Le donneur d’ouvrage n’a pas de rôle dans un
contrat de cautionnement et surtout lorsque c’est un organisme public. Le
débiteur est l’entrepreneur général et le créancier est le sous-traitant. Le
donneur d’ouvrage (organisme public) n’y est pas partie. »

De plus, la Cour met
l’emphase sur le fait que l’annexe 3 est écrit en termes très généraux, sans
exception permettant aux compagnies de caution de refuser de remplir leurs
obligations. Comme l’annexe 3 n’est pas négociable, il ne peut y avoir de
modification aux libellés.

L’imprévisibilité de la
Loi 26 ne peut être une circonstance permettant la non-application du contrat
de cautionnement. Rien de tel n’est mentionné au contrat.

Le Tribunal accueille
la demande pour directives et jugement déclaratoire.

La
demande de permission d’en appeler

À la suite du jugement
étudié précédemment, les Cautions ont demandé la permission d’en appeler.

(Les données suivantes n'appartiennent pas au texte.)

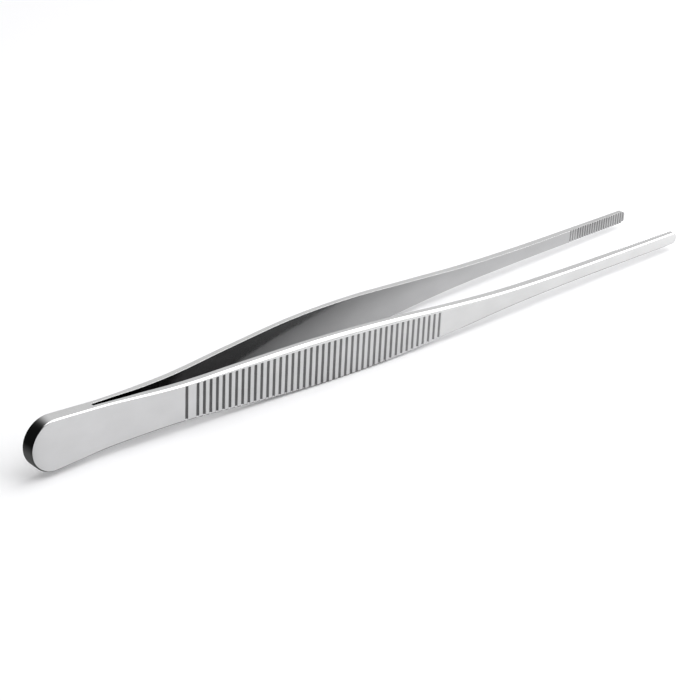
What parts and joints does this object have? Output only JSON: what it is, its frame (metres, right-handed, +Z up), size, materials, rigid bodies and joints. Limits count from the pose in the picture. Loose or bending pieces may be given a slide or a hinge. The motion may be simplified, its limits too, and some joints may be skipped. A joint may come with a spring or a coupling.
{
  "type": "print tongs",
  "caption": "Long sprung tongs of two stainless blades welded at a rounded butt, with a ribbed grip and fine-toothed slender jaws for lifting wet prints.",
  "frame": {"origin": "middle of the underside of the box round the tongs, which lie on their long edge and stand on the two bellies", "axes": "+X from the butt towards the jaw tips, +Y from the right blade to the left blade across the tongs, +Z up across the width of the blades; the tongs lean 1.2 degrees tips-down, as they balance on a table"},
  "size_m": [0.2, 0.0196, 0.0135],
  "materials": {
    "stainless_steel": "fine satin faces, polished edges and bevels",
    "weld_metal": "ground flush and polished with the blades' edges"
  },
  "bodies": {
    "butt": {"left_blade_butt": "stainless_steel", "right_blade_butt": "stainless_steel", "butt_edge_weld": "weld_metal", "spot_welds": "weld_metal"},
    "left_arm": {"left_blade_arm": "stainless_steel"},
    "right_arm": {"right_blade_arm": "stainless_steel"}
  },
  "joints": [
    {"name": "left_arm_squeeze", "type": "hinge", "parent": "butt", "child": "left_arm", "pos_m": [-0.06998, 0.00183, 0.00687], "axis": [-0.0209, 0, -0.9998], "range_deg": [0, 2.7], "stiffness_Nm_per_rad": 6},
    {"name": "right_arm_squeeze", "type": "hinge", "parent": "butt", "child": "right_arm", "pos_m": [-0.06998, -0.00183, 0.00687], "axis": [0.0209, 0, 0.9998], "range_deg": [0, 2.7], "stiffness_Nm_per_rad": 6}
  ]
}
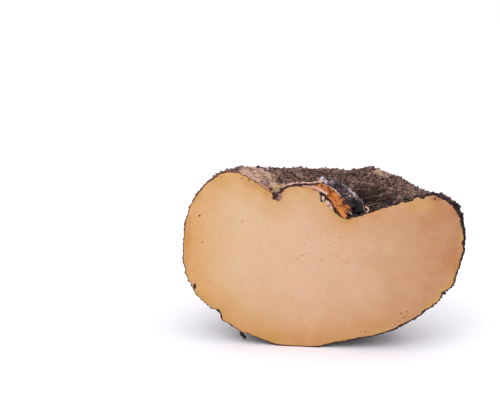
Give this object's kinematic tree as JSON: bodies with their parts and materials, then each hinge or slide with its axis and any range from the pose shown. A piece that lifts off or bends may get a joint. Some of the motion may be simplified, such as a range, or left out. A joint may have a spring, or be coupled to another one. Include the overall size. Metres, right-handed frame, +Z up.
{
  "type": "elephant foot yam half",
  "caption": "Half of a fresh elephant foot yam, sliced down through its dished crown: pale damp flesh in front, corky brown skin behind, standing on its flattened base.",
  "frame": {"origin": "middle of the bounding box's bottom, on the surface that the half stands on", "axes": "+Z up, +X to the right along the slice, -Y out of the slice, which leans back by 3 degrees"},
  "size_m": [0.2104, 0.0988, 0.1334],
  "materials": {
    "corm": "rough corky skin, with damp smooth flesh on the slice",
    "bud_tissue": "damp and fibrous",
    "papery_scale": "dry and bumpy",
    "dried_root": "dry and dull"
  },
  "bodies": {
    "root": {"corm_half": "corm", "bud_tissue": "bud_tissue", "bud_scale": "papery_scale", "crown_root_long": "dried_root", "crown_root_short": "dried_root", "rim_root_stub": "dried_root", "base_root_stub": "dried_root", "side_root_right": "dried_root", "side_root_back": "dried_root", "side_root_left": "dried_root"}
  },
  "joints": []
}
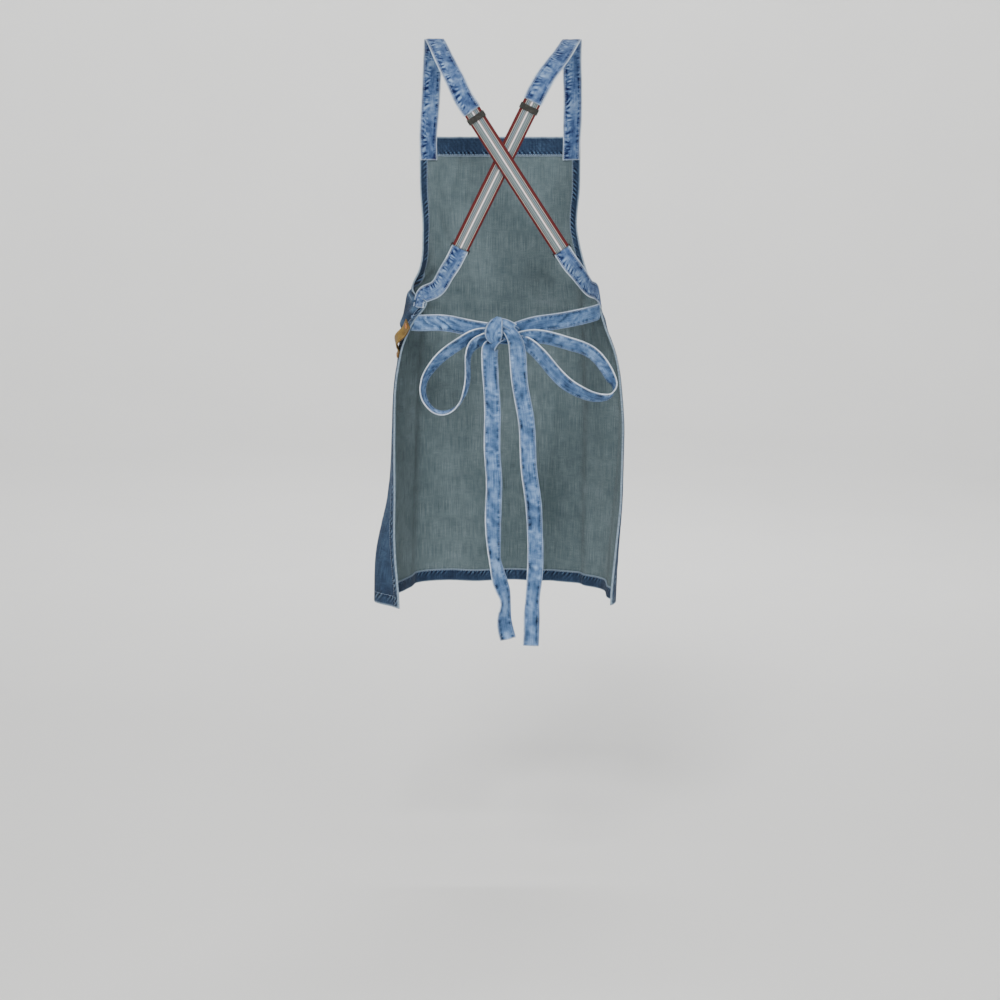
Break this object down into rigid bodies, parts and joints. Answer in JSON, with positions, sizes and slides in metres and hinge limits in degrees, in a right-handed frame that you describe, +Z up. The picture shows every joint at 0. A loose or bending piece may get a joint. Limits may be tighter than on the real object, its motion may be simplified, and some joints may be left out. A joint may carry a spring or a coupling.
{
  "type": "artist smock apron",
  "caption": "Denim cross-back apron with striped elastic back straps, black slide adjusters, patch pockets, a leather tool loop and waist ties knotted in a bow.",
  "frame": {"origin": "midway between the places where the two straps lie on the shoulders", "axes": "+Z up, +Y the way the wearer faces, +X the wearer's right"},
  "size_m": [0.4132, 0.316, 0.9698],
  "materials": {
    "panel_denim": "mid blue twill denim, paler on the wrong side",
    "strap_denim": "washed denim, puckered and pale along the seams",
    "tie_denim": "washed denim with worn pale edges",
    "striped_elastic": "woven elastic, grey stripes with burgundy edges",
    "slide_black": "satin charcoal",
    "ring_black": "satin black",
    "tan_leather": "waxed tan leather with burnished edges",
    "rivet_brass": "worn brass"
  },
  "bodies": {
    "apron": {"apron_panel": "panel_denim", "bib_top_hem": "panel_denim", "bottom_hem": "panel_denim", "chest_pocket": "panel_denim", "bow_knot": "tie_denim", "tool_loop": "tan_leather", "tool_loop_rivets": "rivet_brass", "pocket_rivets": "rivet_brass", "armhole_hem_left": "panel_denim", "armhole_hem_right": "panel_denim", "side_hem_left": "panel_denim", "side_hem_right": "panel_denim", "hand_pocket_left": "panel_denim", "hand_pocket_right": "panel_denim", "shoulder_strap_left": "strap_denim", "shoulder_strap_right": "strap_denim", "elastic_left": "striped_elastic", "elastic_right": "striped_elastic", "elastic_return_left": "striped_elastic", "elastic_return_right": "striped_elastic", "loop_ring_left": "ring_black", "loop_ring_right": "ring_black", "strap_tab_left": "strap_denim", "strap_tab_right": "strap_denim", "waist_tie_left": "tie_denim", "waist_tie_right": "tie_denim", "bow_loop_left": "tie_denim", "bow_loop_right": "tie_denim"},
    "slide_left": {"strap_slide_left": "slide_black", "elastic_end_left": "striped_elastic"},
    "slide_right": {"strap_slide_right": "slide_black", "elastic_end_right": "striped_elastic"},
    "tail_left": {"tie_tail_left": "tie_denim"},
    "tail_right": {"tie_tail_right": "tie_denim"}
  },
  "joints": [
    {"name": "slide_left_travel", "type": "slide", "parent": "apron", "child": "slide_left", "axis": [0.5486, 0.0351, -0.8354], "range_m": [0, 0.042], "deforming": ["elastic_return_left"]},
    {"name": "slide_right_travel", "type": "slide", "parent": "apron", "child": "slide_right", "axis": [-0.4473, 0.0316, -0.8938], "range_m": [0, 0.042], "deforming": ["elastic_return_right"]},
    {"name": "tail_left_swing", "type": "hinge", "parent": "apron", "child": "tail_left", "pos_m": [-0.016, -0.146, -0.48], "axis": [-1, 0, 0], "range_deg": [0, 70]},
    {"name": "tail_right_swing", "type": "hinge", "parent": "apron", "child": "tail_right", "pos_m": [0.027, -0.148, -0.48], "axis": [-1, 0, 0], "range_deg": [0, 70]}
  ]
}
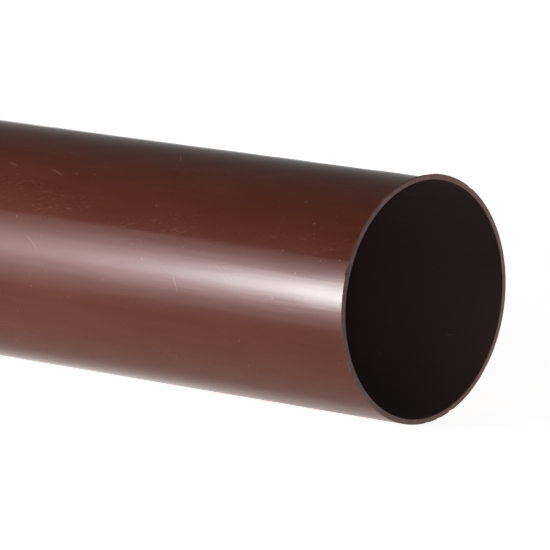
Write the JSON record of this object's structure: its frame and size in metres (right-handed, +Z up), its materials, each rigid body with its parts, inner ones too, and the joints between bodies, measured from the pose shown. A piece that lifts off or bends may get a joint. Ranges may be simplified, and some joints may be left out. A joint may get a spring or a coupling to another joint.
{
  "type": "rainwater downpipe",
  "caption": "Straight round rainwater downpipe: thin-walled extruded brown plastic pipe with plain cut ends that push into socketed fittings.",
  "frame": {"origin": "on the line that the lying pipe rests on, halfway along the pipe", "axes": "+X along the pipe towards the cut end that the picture shows, +Z up"},
  "size_m": [2.5, 0.068, 0.0678],
  "materials": {
    "brown_pvc": "semi-gloss reddish dark brown, as extruded, with matt saw-cut ends"
  },
  "bodies": {
    "root": {"downpipe": "brown_pvc"}
  },
  "joints": []
}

La
demande a donc été évaluée par un juge unique de la Cour d’appel au regard des
quatre critères établis :

  1. Si le point en appel est d’importance pour la pratique
  2. Si le point en appel est d’importance pour l’action ou la procédure
  3. Si l’appel est, à sa face même, méritoire ou frivole
  4. Si l’appel gênera indûment le progrès de la demande ou des procédures

Chacun des points étant
important et devant être satisfait pour que la permission d’appeler soit
accordée.

Un point intéressant
soulevé par le juge est celui eu égard à l’importance du point pour la pratique
et le droit.

En effet, les retombées
de la Loi 26 sont nouvelles et pour le moment, encore difficiles à évaluer. Le
juge mentionne qu’il est difficilement concevable que des situations similaires
puissent être survenues auparavant. Ce ne sera toutefois probablement pas la
seule, considérant les retombées de la Commission Charbonneau et l’application
de la Loi 26.

La permission d’appeler
a été accordée. L’appel sera entendu le 7 avril 2017.

Il sera intéressant de
voir l’analyse de fond quant aux effets de la Loi 26.